NASHVILLE, Tenn. (WKRN) – The threat of flooding becomes more common in the summer months. And that means the concern for people driving over flooded roadways rises too. It’s an issue first responders, like Captain Matthew Lupo, are bracing for once again.
“A lot of times I think people think it’s not that high, it’s not moving that fast. I can make it,” said Lupo.
But many times, that’s just not the case, and quickly, the situation becomes dangerous for both the people dialing 911 and the people responding to the call.
“A typical water rescue call we need a minimum of eight people and that’s if we put four people on a raft, and we’d rather have five…if they’re in a raft, they have to paddle against that force, as well, to get to where the vehicles are at.”
Because, even when you’re trained to handle nature’s wrath, it’s easy to be overpowered.

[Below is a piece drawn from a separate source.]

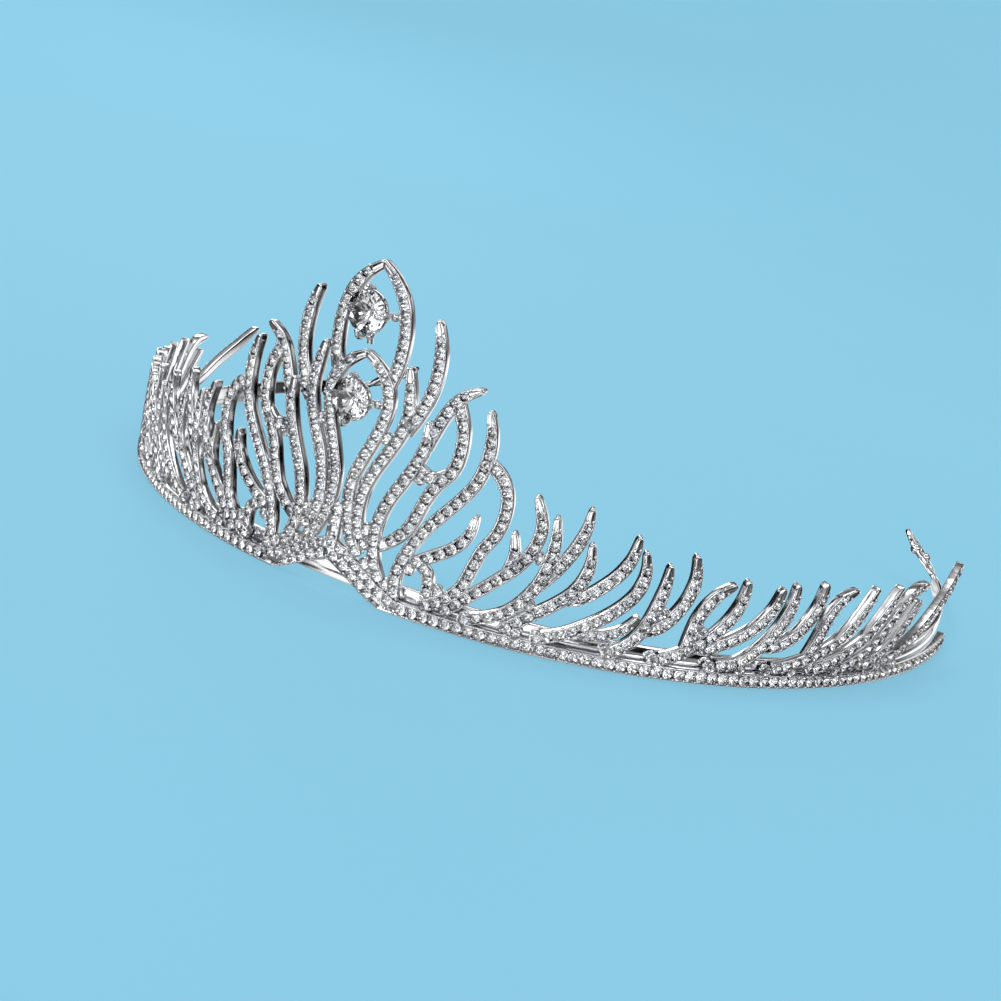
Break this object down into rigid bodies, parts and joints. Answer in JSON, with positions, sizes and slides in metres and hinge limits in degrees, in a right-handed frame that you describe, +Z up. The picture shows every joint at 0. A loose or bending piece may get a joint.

“At 3 mph, just on the human legs, it causes 17 lbs. of force against you. And by the time you get up to 8 mph, you’re looking at over 100 lbs. of force,” said Lupo.
Six inches of flowing water is enough to knock an adult off their feet. One foot of flowing water is enough to lift and carry away a car, and two feet of water can carry away an SUV or truck.
Simply put: a little water goes a long way.
Remember the classic saying as we head into summer: turn around, don’t drown!
If you see a flooded roadway, take an alternate route because, in the end, you don’t know how much water is really there, or how stable the road is underneath it. In the end, the risk isn’t worth the consequences.